**Exercise description:** Print, without altering anything, the lines from the one that holds "const wardrobe = new THREE.Group();" to the one that holds "for node in", inclusive. No other lines belong in the output.

**Task material:**

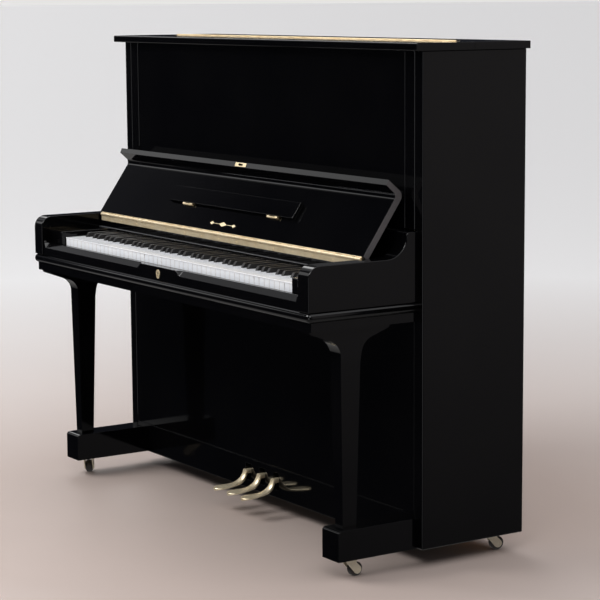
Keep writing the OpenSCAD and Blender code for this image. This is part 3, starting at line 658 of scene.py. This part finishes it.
def pedal(node):
    """A cast brass pedal: a broad flat toe, a neck that climbs steeply to the slot, and a straight tail."""
    low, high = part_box(node)
    x = (low.x + high.x) / 2
    top = [Vector((0, y, z)) * MM for y, z in ((-110, 64), (-70, 74), (-24, 52), (-10, 106))]
    under = [Vector((0, y, z)) * MM for y, z in ((-108.5, 56.5), (-66, 66), (-14, 52), (-4, 91))]
    tail = [(Vector((0, y, over)) * MM, Vector((0, y, below)) * MM)
            for y, over, below in ((6, 105.5, 91.5), (60, 102, 91), (130, 101, 93))]
    toe_y, toe_r, waist_y, waist_w, neck_w = -88 * MM, 21.8 * MM, -32 * MM, 14 * MM, 8.8 * MM
    blunt = 0.03                   # keeps the toe's tip from closing to a point
    squareness = 0.75              # 1 makes an oval section, and less a squarer one
    stations, around = 36, 28
    rings = []
    pairs = [(bezier(*top, i / stations), bezier(*under, i / stations)) for i in range(stations + 1)]
    for over, below in pairs + tail:
        middle, half = (over + below) / 2, (over - below) / 2
        y = middle.y
        if y < toe_y:
            width = toe_r * math.sqrt(max(1 - ((toe_y - y) / toe_r) ** 2, blunt))
        elif y < waist_y:
            width = toe_r + (waist_w - toe_r) * smooth_step((y - toe_y) / (waist_y - toe_y))
        else:
            width = waist_w + (neck_w - waist_w) * smooth_step((y - waist_y) / -waist_y)
        ring = []
        for across, height in circle(1, around):
            across, height = (math.copysign(abs(c) ** squareness, c) for c in (across, height))
            ring.append(middle + Vector((x + width * across, 0, 0)) + half * height)
        rings.append(ring)
    bm = bmesh.new()
    add_loft(bm, rings)
    hub_r, bore_r, hub_w, pivot_y, pivot_z = 9 * MM, 4.2 * MM, 18 * MM, 45 * MM, 94 * MM
    hub = Matrix.Translation((x - hub_w / 2, pivot_y, pivot_z)) @ Matrix.Rotation(math.radians(90), 4, "Y")
    add_lathe(bm, [(bore_r, 0), (hub_r, 0), (hub_r, hub_w), (bore_r, hub_w)], hub, 32)
    piece = add_piece(node + "_finished", bm, [PEDAL_BRASS], node)
    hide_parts(node)


def pedals():
    for name in ("left", "middle", "right"):
        pedal("pedal_" + name)
    remake("pedal_block", [STEEL], 0.5 * MM)


# ---- casters -------------------------------------------------------------

def casters():
    for end in ("front", "rear"):
        for side in ("left", "right"):
            place = f"{end}_{side}"
            remake("caster_fork_" + place, [CASTER_METAL], 0.5 * MM)
            remake("caster_wheel_" + place, [CASTER_TREAD], 0.8 * MM)


# ---- studio --------------------------------------------------------------

def studio_floor():
    """A floor that fades from a warm tone to a cool one, and that the polished case doesn't mirror."""
    bm = bmesh.new()
    reach = 400                    # metres, past the horizon of any view
    bmesh.ops.create_circle(bm, cap_ends=True, segments=96, radius=reach)
    mesh = bpy.data.meshes.new("floor")
    bm.to_mesh(mesh)
    bm.free()
    near, far, fade = (0.42, 0.345, 0.31), (0.82, 0.81, 0.80), (0.9, 5.0)
    mesh.materials.append(floor_finish(near, far, fade))
    floor = bpy.data.objects.new("floor", mesh)
    bpy.context.scene.collection.objects.link(floor)
    floor.visible_glossy = False


def studio_world():
    """What the case mirrors: a bright ceiling and floor, dark walls, and lit places on the walls."""
    world = bpy.data.worlds.new("studio")
    bpy.context.scene.world = world
    world.use_nodes = True
    tree = world.node_tree
    nodes, links = tree.nodes, tree.links
    background = nodes["Background"]
    direction = nodes.new("ShaderNodeTexCoord").outputs["Generated"]

    def lobe(towards, low, high):
        """Brightness that rises as the cosine to a direction goes from low to high."""
        dot = nodes.new("ShaderNodeVectorMath")
        dot.operation = "DOT_PRODUCT"
        links.new(direction, dot.inputs[0])
        dot.inputs[1].default_value = Vector(towards).normalized()
        fit = nodes.new("ShaderNodeMapRange")
        fit.interpolation_type = "SMOOTHSTEP"
        links.new(dot.outputs["Value"], fit.inputs["Value"])
        fit.inputs["From Min"].default_value = low
        fit.inputs["From Max"].default_value = high
        return fit.outputs["Result"]

    def add(base, amount, colour):
        """base plus amount of a colour."""
        made = nodes.new("ShaderNodeVectorMath")
        made.operation = "MULTIPLY_ADD"
        links.new(amount, made.inputs[0])
        made.inputs[1].default_value = colour
        if isinstance(base, bpy.types.NodeSocket):
            links.new(base, made.inputs[2])
        else:
            made.inputs[2].default_value = base
        return made.outputs[0]

    dark_walls = (0.012, 0.013, 0.017)
    lit_places = (
        ((0, 0, 1), 0.53, 0.68, (1.25, 1.25, 1.28)),                    # ceiling
        ((0, 0, -1), 0.28, 0.50, (0.34, 0.33, 0.32)),                   # floor
        ((0.80, 0.53, 0.30), 0.74, 1.05, (0.46, 0.43, 0.43)),           # right and behind
        ((0.45, -0.88, -0.05), 0.94, 0.99, (1.8, 1.8, 1.85)),           # front, to the right
        ((-0.84, -0.42, 0.315), 0.988, 0.996, (1.1, 1.1, 1.1)),         # left, for the lip
        ((-0.86, -0.11, 0.50), 0.988, 0.996, (0.40, 0.40, 0.41)),       # left, higher
        ((-0.92, -0.20, 0.33), 0.985, 1.0, (0.09, 0.09, 0.10)),         # left, for the fallboard
        ((-0.78, 0.25, 0.57), 0.965, 0.990, (3.5, 3.5, 3.5)),           # a window to the left
    )
    light = dark_walls
    for towards, low, high, colour in lit_places:
        light = add(light, lobe(towards, low, high), colour)
    seen = nodes.new("ShaderNodeLightPath").outputs["Is Camera Ray"]
    pick = nodes.new("ShaderNodeMix")
    pick.data_type = "RGBA"
    links.new(seen, pick.inputs["Factor"])
    links.new(light, pick.inputs[MIX_A])
    pick.inputs[MIX_B].default_value = (0.80, 0.79, 0.78, 1)
    links.new(pick.outputs[MIX_RESULT], background.inputs["Color"])


def soft_box(name, at, towards, size, power):
    """A rectangular lamp of a power in watts."""
    light = bpy.data.lights.new(name, "AREA")
    light.shape = "RECTANGLE"
    light.size, light.size_y = size
    light.energy = power
    lamp = bpy.data.objects.new(name, light)
    lamp.location = at
    lamp.rotation_euler = (Vector(towards) - Vector(at)).to_track_quat("-Z", "Y").to_euler()
    bpy.context.scene.collection.objects.link(lamp)


def camera():
    """The viewpoint: to the player's right, at about the height of the lid, with a long lens."""
    azimuth, down, roll = math.radians(56.71), math.radians(8.67), math.radians(-0.41)
    data = bpy.data.cameras.new("camera")
    data.lens = 124.37
    data.sensor_width = 36
    data.shift_x, data.shift_y = -0.00413, 0.0201
    data.clip_end = 1000
    view = bpy.data.objects.new("camera", data)
    turn = (Matrix.Rotation(azimuth, 4, "Z") @ Matrix.Rotation(math.pi / 2 - down, 4, "X")
            @ Matrix.Rotation(roll, 4, "Z"))
    place = Matrix.Translation((4.79736, -3.00793, 1.42359))
    view.matrix_world = place @ turn
    bpy.context.scene.collection.objects.link(view)
    bpy.context.scene.camera = view


camera()
studio_floor()
studio_world()
soft_box("key_light", (-1.6, -2.9, 3.2), (0, -0.2, 0.6), (2.4, 1.4), 112)
soft_box("fill_light", (3.2, -2.2, 3.4), (0, 0, 0.5), (2.2, 1.6), 46)

case_boards()
key_slip()
name_strip()
buffers()
fallboard()
music_shelf()
inlay()
hinges_and_plates()
hinge_screws()
keys()
back_frame()
soundboard_and_plate()
action()
pedals()
casters()

bpy.context.scene.view_settings.view_transform = "Standard"
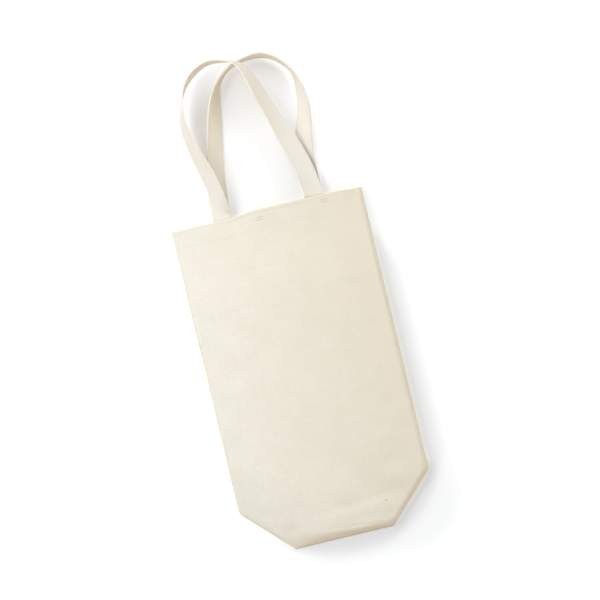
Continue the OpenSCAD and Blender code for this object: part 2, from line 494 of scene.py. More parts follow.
@dataclass(frozen=True)
class Cotton:
    """Plain-woven natural cotton: the finish of the panels, the straps and the inner layers.

    Painted side shade is how much darker the cloth is painted over its run towards the right,
    standing in for the light falling off there. Painted lee shade is the share of a warmer colour
    painted as shade on faces that look the lee way, away from the key lamp. Painted occlusion is
    the share of a darker colour painted as shade where there is little open space, and seed the
    place of one dark seed in the weave.
    """

    name: str
    light: tuple[float, ...]
    dark: tuple[float, ...]
    pitch: float = 0.62
    drift: float = 0.9
    drift_scale: float = 0.11
    yarn_roundness: float = 0.6
    yarn_overlap: float = 0.25
    yarn_scale: float = 1.1
    warp_stretch: float = 0.045
    weft_stretch: float = 0.035
    slub_range: tuple[float, float] = (0.56, 0.72)
    patch_scale: float = 0.035
    mottle_scale: float = 0.22
    fuzz_scale: float = 5.5
    broad_detail: float = 3.0
    yarn_mean: float = 0.72
    thick_shade: float = 0.9
    patch_shade: float = 0.3
    mottle_shade: float = 0.28
    painted_gap_shade: float = 0.5
    fuzz_shade: float = 0.2
    painted_side_shade: float = 0.0
    painted_side_shade_run: float = 100.0
    fleck: tuple[float, ...] = linear(150, 118, 84)
    fleck_spacing: float = 26.0
    fleck_size: float = 0.3
    fleck_chance: float = 0.45
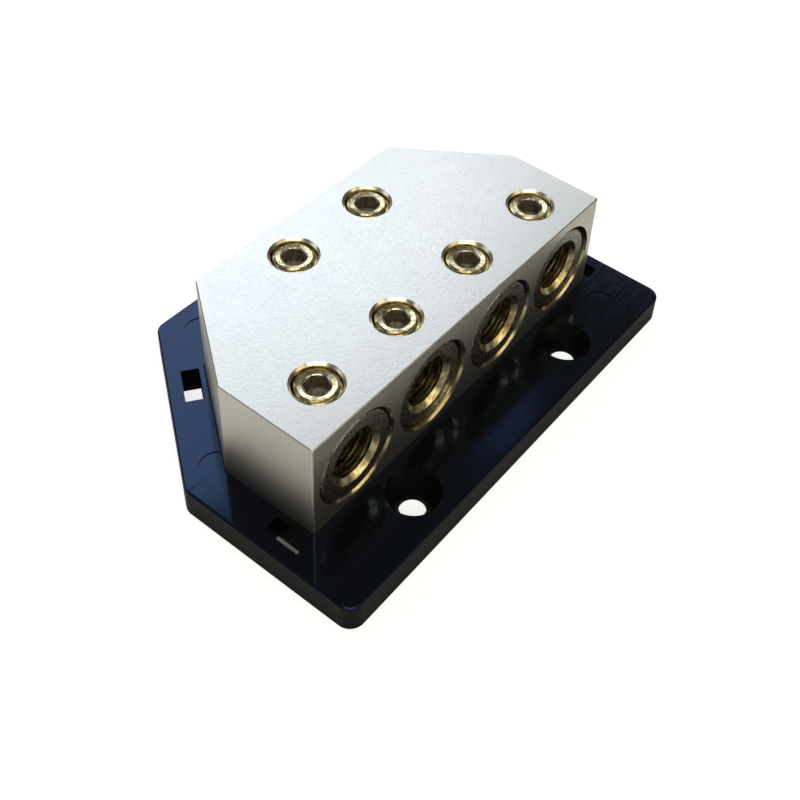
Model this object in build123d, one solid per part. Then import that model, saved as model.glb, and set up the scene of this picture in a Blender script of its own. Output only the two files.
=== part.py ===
# Power distribution block: a plated metal terminal block on a moulded base.
# Four wire bores open on the front face and two on the rear face. Each bore holds
# a loose reducer sleeve, and a set screw from the top clamps the wire in it.
# Millimetres. X runs along the front face, +Y to the rear, +Z up. The origin is at
# the middle of the base's footprint, on the surface that the base stands on.

import os
from math import hypot

from build123d import *

# Wire bores, the walls around them and the block that they add up to
bore_radius = 6.25
bore_rim_bevel = 0.3
pilot_radius = 1.5
pilot_depth = 0.9
wall_between_bores = 1.75
wall_at_ends = 1.375
wall_over_bores = 1.75
wall_between_rows = 4.1
corner_cut_x = 10.45
corner_cut_y = 14.55
block_corner_radius = 0.25
block_edge_bevel = 0.12

# Reducer sleeves. Each bore has one, pushed in by its own amount, left to right
front_sleeve_recess = (0.15, 0.65, 0.25, 0.4)
rear_sleeve_recess = (0.1, 0.15)
sleeve_length = 11.5
sleeve_bore_radius = 3.5
sleeve_gap = 0.2
sleeve_drop = 0.1
sleeve_end_space = 0.25
sleeve_mouth_width = 0.75
sleeve_mouth_depth = 0.6
sleeve_edge_bevel = 0.2
sleeve_window_gap = 0.4

# Set screws, M6, and their threaded holes
set_screw_radius = 3.0
set_screw_fit = 0.06
set_screw_below_top = 0.25
set_screw_above_wire = 0.1
set_screw_crown_bevel = 0.65
set_screw_crown_drop = 0.38
set_screw_point_bevel = 0.6
front_screw_from_face = 6.25
rear_screw_from_face = 5.75
hex_key_size = 3.0
hex_socket_depth = 2.2
hex_socket_lead_in = 0.15
hex_socket_drill_point = 0.6
screw_countersink_rim = 3.38

# Moulded base
base_thickness = 4.0
front_flange = 10.4
side_flange = 5.2
rear_flange = 10.0
base_corner_radius = 2.0
base_top_edge_radius = 0.35
seat_depth = 0.6
seat_clearance = 0.15

# Slots for the snap tabs of a cover
slot_width = 2.4
slot_length = 5.4
slot_from_block = 2.0
side_slot_from_front = 2.4
cut_slot_from_rear_corner = 3.0

# Holes that fasten the base to a panel
mount_hole_radius = 1.75
mount_countersink_radius = 3.55
mount_hole_straight = 0.9
mount_hole_spacing = 33.4
mount_hole_from_front_edge = 5.45
rear_hole_from_rear_edge = 5.0

# Coring of the underside
core_depth = 1.2
core_rim_width = 3.0
core_rib_width = 1.6
core_boss_wall = 1.8
core_smallest_pocket = 30.0

# Ejector pin marks in the top of the base
pin_mark_radius = 2.15
pin_mark_depth = 0.12
pin_mark_beside_block = 0.1
pin_mark_behind_corner = 1.55
pin_mark_rear_x = 14.2
pin_mark_rear_inset = 4.7
pin_mark_front_x = 26.6
pin_mark_front_inset = 6.0

# Fixing screws that hold the block from beneath, M4 countersunk
fixing_screw_radius = 2.0
fixing_screw_fit = 0.06
fixing_screw_reach = 6.0
fixing_hole_spare = 1.0
fixing_head_radius = 3.7
fixing_head_sunk = 0.25
fixing_head_gap = 0.15
fixing_base_gap = 0.25
fixing_from_bore_side = 2.55
fixing_from_bore_end = 5.05
cross_slot_length = 4.2
cross_slot_width = 0.9
cross_slot_depth = 1.3

# Sizes and places that follow from the values above
front_bores = len(front_sleeve_recess)
rear_bores = len(rear_sleeve_recess)
bore_pitch = 2 * bore_radius + wall_between_bores
bore_depth = sleeve_length + max(front_sleeve_recess + rear_sleeve_recess) + sleeve_end_space
block_width = front_bores * bore_pitch - wall_between_bores + 2 * wall_at_ends
block_depth = 2 * bore_depth + wall_between_rows
block_height = 2 * (bore_radius + wall_over_bores)
base_width = block_width + 2 * side_flange
base_depth = front_flange + block_depth + rear_flange
front_edge_y = -base_depth / 2
rear_edge_y = base_depth / 2
front_face_y = front_edge_y + front_flange
rear_face_y = front_face_y + block_depth
cut_start_y = rear_face_y - corner_cut_y
cut_length = hypot(corner_cut_x, corner_cut_y)
block_foot_z = base_thickness - seat_depth
block_top_z = block_foot_z + block_height
bore_axis_z = block_foot_z + block_height / 2
sleeve_axis_z = bore_axis_z - sleeve_drop
sleeve_radius = bore_radius - sleeve_gap
screw_hole_radius = set_screw_radius + set_screw_fit
window_radius = set_screw_radius + sleeve_window_gap
set_screw_top_z = block_top_z - set_screw_below_top
set_screw_tip_z = sleeve_axis_z + sleeve_bore_radius + set_screw_above_wire
set_screw_length = set_screw_top_z - set_screw_tip_z
mount_hole_y = front_edge_y + mount_hole_from_front_edge
rear_hole_y = rear_edge_y - rear_hole_from_rear_edge
side_slot_y = front_face_y + side_slot_from_front
tapped_radius = fixing_screw_radius + fixing_screw_fit
rear_row_half = (rear_bores * bore_pitch - wall_between_bores) / 2
fixing_screw_x = rear_row_half + fixing_from_bore_side + tapped_radius
fixing_screw_y = front_face_y + bore_depth + fixing_from_bore_end + tapped_radius
from_foot = (Align.CENTER, Align.CENTER, Align.MIN)
from_top = (Align.CENTER, Align.CENTER, Align.MAX)


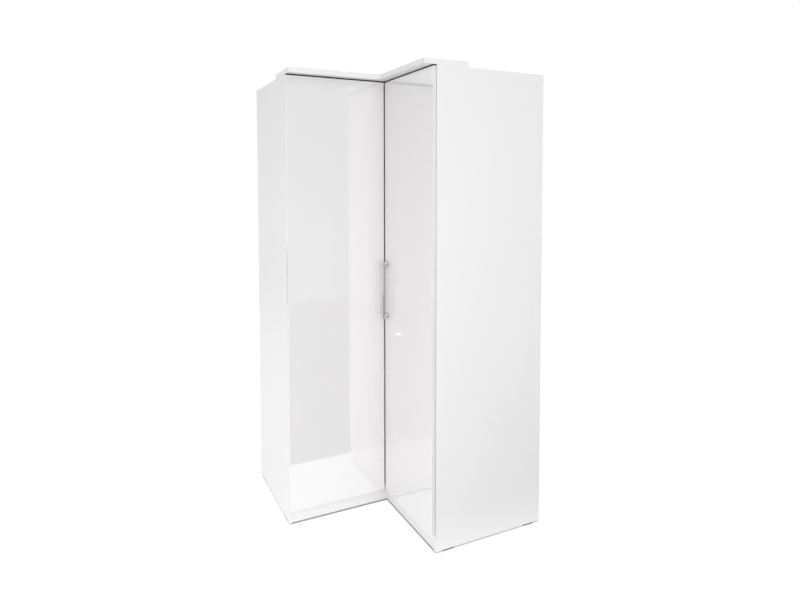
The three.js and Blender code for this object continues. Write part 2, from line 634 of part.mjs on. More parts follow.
function handle() {
  const group = new THREE.Group();
  group.position.set(0, -DOOR_CORNER_GAP - HANDLE_INSET, HANDLE_HEIGHT);
  const half = HANDLE_HOLE_SPACING / 2;
  group.add(piece("handle_bar", handleBar(), "satin", -HANDLE_REACH));
  group.add(piece("handle_upper_foot", handleFoot(), "satin", 0, 0, half));
  group.add(piece("handle_lower_foot", handleFoot(), "satin", 0, 0, -half));
  group.add(piece("handle_upper_screw", handleScrew(), "zinc", 0, 0, half));
  group.add(piece("handle_lower_screw", handleScrew(), "zinc", 0, 0, -half));
  return group;
}

// Screw holes for the handle, in the frame of the door leaf
const handleHoles = [-1, 1].map((way) => {
  const hole = rod(SCREW_RADIUS + SCREW_CLEARANCE, DOOR_THICKNESS + 2 * OVERRUN);
  const z = HANDLE_HEIGHT + (way * HANDLE_HOLE_SPACING) / 2 - DOOR_BOTTOM;
  return hole.translate(doorWidth - HANDLE_INSET, DOOR_THICKNESS / 2, z);
});

// The right wing mirrors the left one in the diagonal of the inner corner
const left = new THREE.Group();
left.add(wing("left", false), door("left"));
const right = new THREE.Group();
right.add(wing("right", true), door("right", handleHoles));
right.matrix.set(0, 1, 0, 0, 1, 0, 0, 0, 0, 0, 1, 0, 0, 0, 0, 1);
right.matrixAutoUpdate = false;

const corner = new THREE.Group();
const rearFoot = boardBack - FOOT_INSET;
const frontFoot = carcassFront + FOOT_INSET;
const shelfJoint = carcassFront + SHELF_SETBACK - CONTACT / 2;
const boardJoint = carcassFront - CONTACT / 2;
const plateDrop = CONTACT + PLATE_THICKNESS / 2;
corner.add(foot("centre_foot", frontFoot, frontFoot));
corner.add(foot("rear_foot", rearFoot, rearFoot));
corner.add(jointPlate("bottom_joint_plate", boardJoint, BASE_HEIGHT - plateDrop));
corner.add(jointPlate("shelf_joint_plate", shelfJoint, shelfUnderside - plateDrop));
corner.add(jointPlate("top_joint_plate", boardJoint, topUnderside - plateDrop));
corner.add(cornerHanger());

const wardrobe = new THREE.Group();
wardrobe.name = "corner_wardrobe";
wardrobe.position.set((WING_WIDTH - WING_DEPTH) / 2, (WING_WIDTH - WING_DEPTH) / 2, 0);
wardrobe.add(left, right, corner, handle());

export default wardrobe;
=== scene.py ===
# %% [markdown]
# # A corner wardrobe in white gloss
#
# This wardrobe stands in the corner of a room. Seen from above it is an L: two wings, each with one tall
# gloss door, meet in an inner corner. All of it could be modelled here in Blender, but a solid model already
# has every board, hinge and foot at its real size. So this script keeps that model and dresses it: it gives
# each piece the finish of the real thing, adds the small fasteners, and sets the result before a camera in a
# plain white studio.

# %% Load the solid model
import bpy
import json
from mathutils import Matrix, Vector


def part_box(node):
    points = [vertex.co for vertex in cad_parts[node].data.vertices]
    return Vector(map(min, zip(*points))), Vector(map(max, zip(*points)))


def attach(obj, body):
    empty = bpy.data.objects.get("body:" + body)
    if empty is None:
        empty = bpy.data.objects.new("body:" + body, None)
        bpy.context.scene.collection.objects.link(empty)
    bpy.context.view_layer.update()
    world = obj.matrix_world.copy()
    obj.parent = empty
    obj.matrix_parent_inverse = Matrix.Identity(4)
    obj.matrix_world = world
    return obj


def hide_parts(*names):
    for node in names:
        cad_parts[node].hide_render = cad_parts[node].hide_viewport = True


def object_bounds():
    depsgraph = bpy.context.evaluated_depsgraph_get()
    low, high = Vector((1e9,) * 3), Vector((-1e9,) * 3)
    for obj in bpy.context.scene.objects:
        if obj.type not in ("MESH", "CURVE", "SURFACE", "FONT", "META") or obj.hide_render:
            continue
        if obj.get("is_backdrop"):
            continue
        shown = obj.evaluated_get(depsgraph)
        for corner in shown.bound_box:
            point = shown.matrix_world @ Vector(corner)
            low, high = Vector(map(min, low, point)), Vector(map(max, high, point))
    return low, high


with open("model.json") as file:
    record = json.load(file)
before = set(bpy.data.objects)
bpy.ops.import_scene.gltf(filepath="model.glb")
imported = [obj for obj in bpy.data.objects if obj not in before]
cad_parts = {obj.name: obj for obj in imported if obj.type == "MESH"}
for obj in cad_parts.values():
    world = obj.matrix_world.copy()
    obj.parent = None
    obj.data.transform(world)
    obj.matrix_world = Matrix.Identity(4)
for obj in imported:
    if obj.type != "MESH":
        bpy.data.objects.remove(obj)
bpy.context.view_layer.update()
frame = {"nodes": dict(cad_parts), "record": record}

# %% Modules and the millimetre
import json
import math

import bmesh
import bpy
from mathutils import Matrix, Vector

MM = 0.001

# %% [markdown]
# ## Inner corner
#
# The doors meet in the inner corner, and that corner is the easiest point to measure from. The left door's
# face looks towards -Y and the right door's face towards -X. The corner's place could be typed in, but it is
# read from the boxes of the two doors, so that the places below follow the solid model if that changes.

# %% The inner corner
left_door_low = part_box("left_door")[0]
right_door_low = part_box("right_door")[0]
corner = Vector((right_door_low.x, left_door_low.y, 0.0))
print("inner corner:", tuple(round(value, 4) for value in corner))

# %% [markdown]
# ## Camera
#
# A product photographer stands the camera at eye height and keeps it nearly level, so that the tall sides
# stay almost upright in the picture, and then shifts the lens down to take in the floor. Tilting the camera
# would take in the floor as well, but then the sides would lean. Blender's camera has the photographer's
# movement: `shift_y`. The camera's place was worked out from the edges of the wardrobe in the photograph,
# whose frame is 800 by 600 pixels. The lens was measured in those pixels too.

# %% The camera
PHOTO_WIDTH = 800
PHOTO_HEIGHT = 600
FOCAL_PIXELS = 606.15
AXIS_PIXEL_X = 409.27  # the lens looks straight at this pixel, counted from the top left
AXIS_PIXEL_Y = 214.72
CAMERA_FROM_CORNER = Vector((-1.2372, -2.7124, 1.6020))
HEADING = math.radians(26.85)
PITCH = math.radians(-2.90)
UPRIGHT = math.radians(90)  # an unturned camera looks straight down
SENSOR_WIDTH = 36.0


def make_camera():
    data = bpy.data.cameras.new("camera")
    data.sensor_width = SENSOR_WIDTH
    data.lens = FOCAL_PIXELS / PHOTO_WIDTH * SENSOR_WIDTH
    data.shift_x = (PHOTO_WIDTH / 2 - AXIS_PIXEL_X) / PHOTO_WIDTH
    data.shift_y = (AXIS_PIXEL_Y - PHOTO_HEIGHT / 2) / PHOTO_WIDTH
    camera = bpy.data.objects.new("camera", data)
    camera.location = corner + CAMERA_FROM_CORNER
    camera.rotation_euler = (UPRIGHT + PITCH, 0.0, -HEADING)
    bpy.context.scene.collection.objects.link(camera)
    bpy.context.scene.camera = camera
    return camera


camera = make_camera()
print("lens, in millimetres:", round(camera.data.lens, 2))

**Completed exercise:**
const wardrobe = new THREE.Group();
wardrobe.name = "corner_wardrobe";
wardrobe.position.set((WING_WIDTH - WING_DEPTH) / 2, (WING_WIDTH - WING_DEPTH) / 2, 0);
wardrobe.add(left, right, corner, handle());

export default wardrobe;
=== scene.py ===
# %% [markdown]
# # A corner wardrobe in white gloss
#
# This wardrobe stands in the corner of a room. Seen from above it is an L: two wings, each with one tall
# gloss door, meet in an inner corner. All of it could be modelled here in Blender, but a solid model already
# has every board, hinge and foot at its real size. So this script keeps that model and dresses it: it gives
# each piece the finish of the real thing, adds the small fasteners, and sets the result before a camera in a
# plain white studio.

# %% Load the solid model
import bpy
import json
from mathutils import Matrix, Vector


def part_box(node):
    points = [vertex.co for vertex in cad_parts[node].data.vertices]
    return Vector(map(min, zip(*points))), Vector(map(max, zip(*points)))


def attach(obj, body):
    empty = bpy.data.objects.get("body:" + body)
    if empty is None:
        empty = bpy.data.objects.new("body:" + body, None)
        bpy.context.scene.collection.objects.link(empty)
    bpy.context.view_layer.update()
    world = obj.matrix_world.copy()
    obj.parent = empty
    obj.matrix_parent_inverse = Matrix.Identity(4)
    obj.matrix_world = world
    return obj


def hide_parts(*names):
    for node in names:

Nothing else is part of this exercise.